Every entity in the graph carries a small set of attributes that the system fills in as it reads. Open any entity in the demo workspace — say the customer hub, "Northwind Co." — and the detail panel shows them:
- a type badge (is this a person, a company, a product?),
- a confidence score (how sure the system is this entity is real and correctly identified),
- a source count (how many of your documents mention it — a rough importance signal),
- a first-seen date (when it entered the graph), and
- any aliases (other names the same thing goes by — "Northwind," "Northwind Co.," "the Northwind account").

Relationships carry attributes too — and this is where a graph stops being a yes/no diagram and starts being a filterable one. A connection isn't just "Person A → has skill → Welding." It can carry properties: a proficiency level, a date range, a contract value. The classic example is a has-skill relationship that carries a level property, which the product renders as a star rating:

Why this matters: attributes are what turn a vague question into a sharp one. Without them you can only ask "is this person connected to this skill?" With a level property you can ask "who has an expert-level welding skill?" Without them, "which suppliers connect to this product?" With a contract-value property, "which suppliers under a contract worth more than fifty thousand dollars connect to this product?" The graph could always tell you that two things connect. Attributes let you ask how, and filter on the answer.
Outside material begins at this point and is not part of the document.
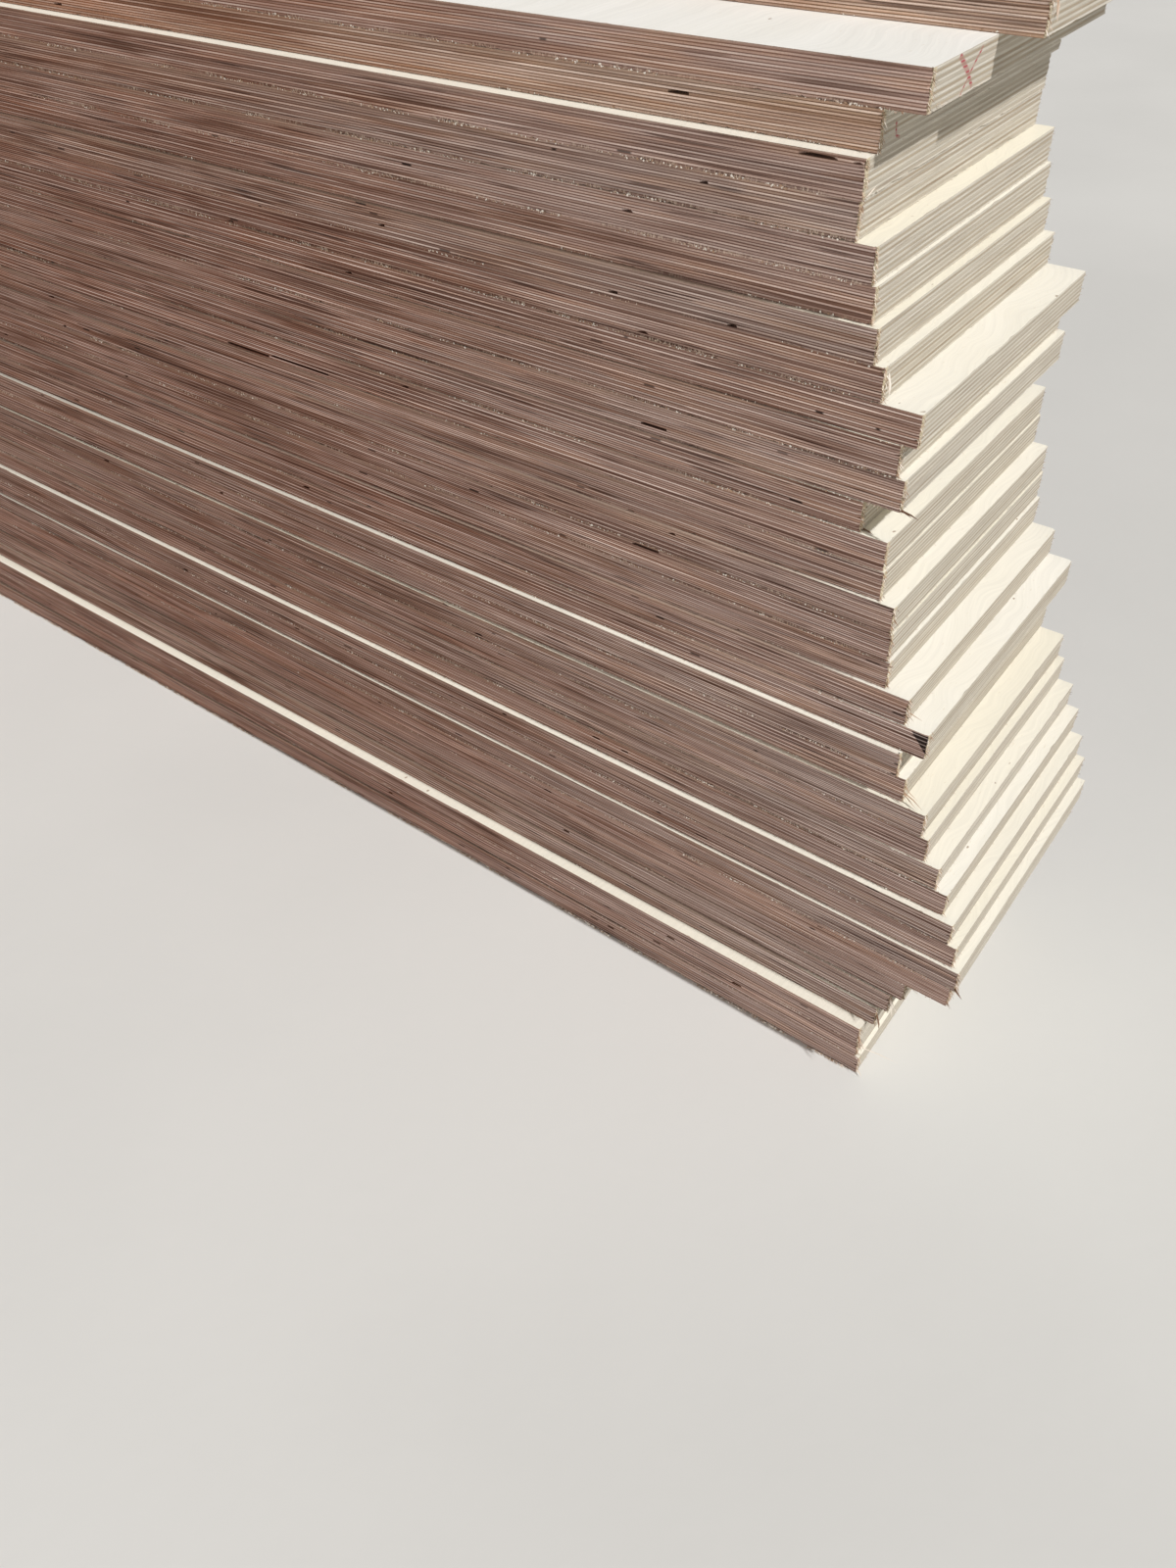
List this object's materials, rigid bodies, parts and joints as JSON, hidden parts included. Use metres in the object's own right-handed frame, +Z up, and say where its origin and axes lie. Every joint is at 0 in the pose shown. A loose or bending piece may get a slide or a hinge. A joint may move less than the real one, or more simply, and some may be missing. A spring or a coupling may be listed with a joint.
{
  "type": "stack of plywood sheets",
  "caption": "Hand-laid stack of long birch plywood strips, lying flat, with unevenly set ends and one top sheet set back.",
  "frame": {"origin": "bottom centre of the stack's bounding box, on the surface it lies on", "axes": "+X along the strips towards the uneven ends, +Y across the strips towards the side that the top sheet is set back to, +Z up"},
  "size_m": [2.6452, 0.331, 0.648],
  "materials": {
    "plywood": "matt, raw sawn edges and unsanded veneer faces"
  },
  "bodies": {
    "root": {"sheet_01": "plywood", "sheet_02": "plywood", "sheet_03": "plywood", "sheet_04": "plywood", "sheet_05": "plywood", "sheet_06": "plywood", "sheet_07": "plywood", "sheet_08": "plywood", "sheet_09": "plywood", "sheet_10": "plywood", "sheet_11": "plywood", "sheet_12": "plywood", "sheet_13": "plywood", "sheet_14": "plywood", "sheet_15": "plywood", "sheet_16": "plywood", "sheet_17": "plywood", "sheet_18": "plywood", "sheet_19": "plywood", "sheet_20": "plywood", "sheet_21": "plywood", "sheet_22": "plywood", "sheet_23": "plywood", "sheet_24": "plywood", "sheet_25": "plywood", "sheet_26": "plywood", "sheet_27": "plywood", "sheet_28": "plywood", "sheet_29": "plywood", "sheet_30": "plywood", "sheet_31": "plywood", "sheet_32": "plywood", "sheet_33": "plywood", "sheet_34": "plywood", "sheet_35": "plywood", "sheet_36": "plywood"}
  },
  "joints": []
}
One honest caveat, because it shows up immediately in the demo: relationship properties only populate when your documents carry that structured detail. The Northwind demo's connections were seeded plainly, so they don't show rich properties — which is exactly why the proficiency example above is drawn as a diagram rather than pulled from Northwind. Entity attributes, by contrast, are live on every Northwind entity. The lesson for your own graph: if you want to filter on a property, make sure the documents you feed in actually state it.
The mental model
Designing a graph is two decisions, made before you drown in documents:
- What kinds of things and connections matter here? — that's the type vocabulary. Curate it toward your business's signal.
- What detail about each one do I need to answer real questions? — that's attributes. Make sure your documents carry the detail you want to filter on.
Everything else in this module — getting documents in, building, navigating, maintaining — is downstream of these two decisions. Get them roughly right and the rest is upkeep. Skip them and you spend the rest of your life pruning a graph that grew like weeds.
The quiet payoff
The operators who love their knowledge graph and the ones who abandon it usually fed it the same documents. The difference is that one of them decided, up front, what the graph was for — which is the same move as the second person with the recipe box. This is the planning end of a loop you'll close in the last unit, where maintenance and growth turn out to be the same design decision, made again on a cadence. For now: before you upload anything, spend ten minutes naming the handful of entity types, relationship types, and attributes that actually matter to your business. That ten minutes is the highest-leverage thing in this entire module.